Why does my Replit deployment fail immediately after deploying?
The most common cause is a failed health check. Replit sends a GET / request after deployment and expects a 200 response within 5 seconds. Make sure your server binds to 0.0.0.0 (not localhost) and that your root route responds quickly. Move slow initialization — database connections, model loading — to background tasks.
Do code changes automatically update my live deployment?
No. Replit deployments are snapshot-based. Editing code in the workspace has no effect on the live app. You must go to the Deployments tab and explicitly click Redeploy to push updates.
What’s the difference between Autoscale and Reserved VM deployments?
Autoscale (backed by Google Cloud Run) scales to zero when idle and bills per vCPU-hour — cheaper for low-traffic apps but has 10–30 second cold starts. Reserved VM (backed by Google Compute Engine) runs 24/7 with no cold starts but costs a fixed monthly fee starting at ~$6/month. Use Reserved VM for production apps that need consistent response times.

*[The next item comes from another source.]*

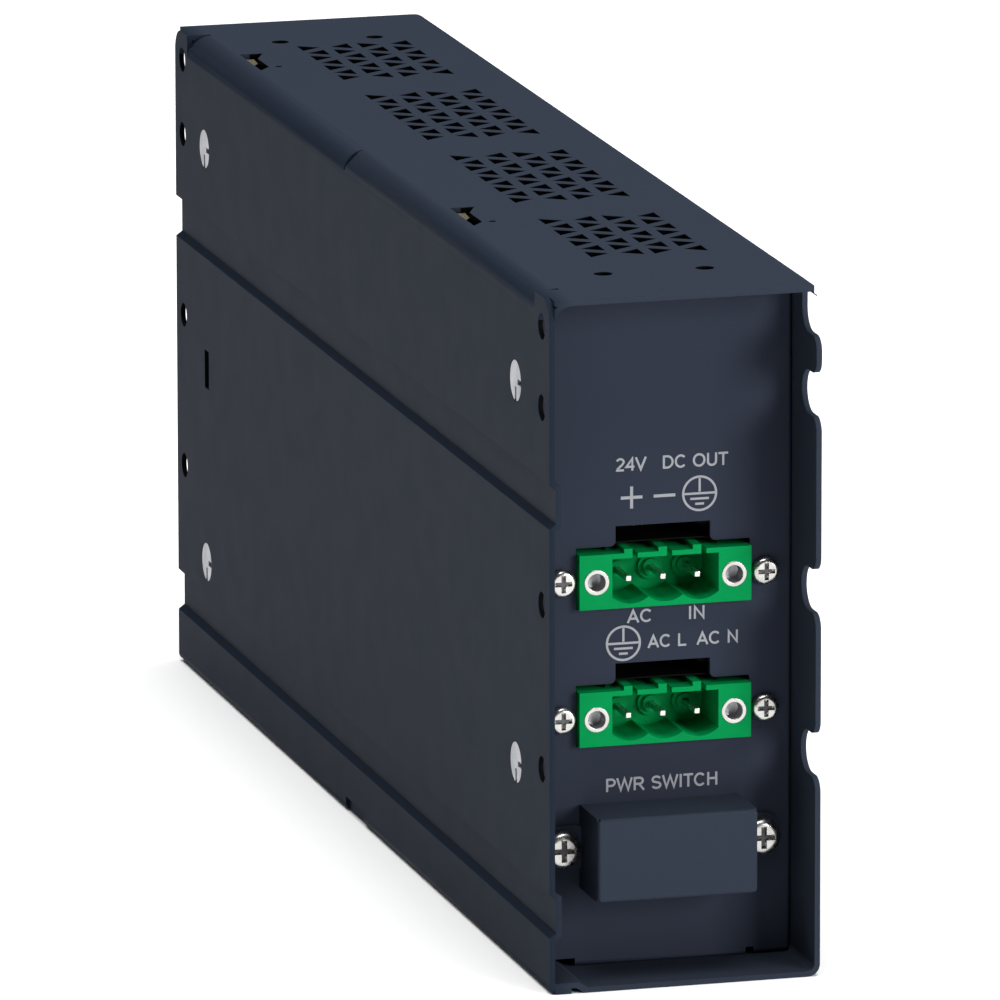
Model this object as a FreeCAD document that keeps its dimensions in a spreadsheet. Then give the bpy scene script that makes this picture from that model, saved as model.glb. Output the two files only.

Can I use a custom domain with Replit?
Yes, but it requires a paid plan and an active deployment. Replit provides A and TXT records to add at your domain registrar. SSL is provisioned automatically. If you use Cloudflare, set the record to DNS-only mode (gray cloud) — Cloudflare’s proxy breaks Replit’s SSL certificate renewal.
Why are my environment variables missing in production?
Replit separates workspace secrets from deployment secrets. Adding a secret in Tools → Secrets only makes it available during development. You must also add it in the Deployments pane → Secrets section for production. Static deployments don’t support secrets at all — there’s no server-side runtime to inject them.
Does Replit support WebSocket connections?
Reserved VM deployments fully support WebSockets since the server runs continuously. Autoscale deployments have limited WebSocket support — connections drop when the instance scales to zero. Static deployments don’t support WebSockets. For real-time apps, use Reserved VM.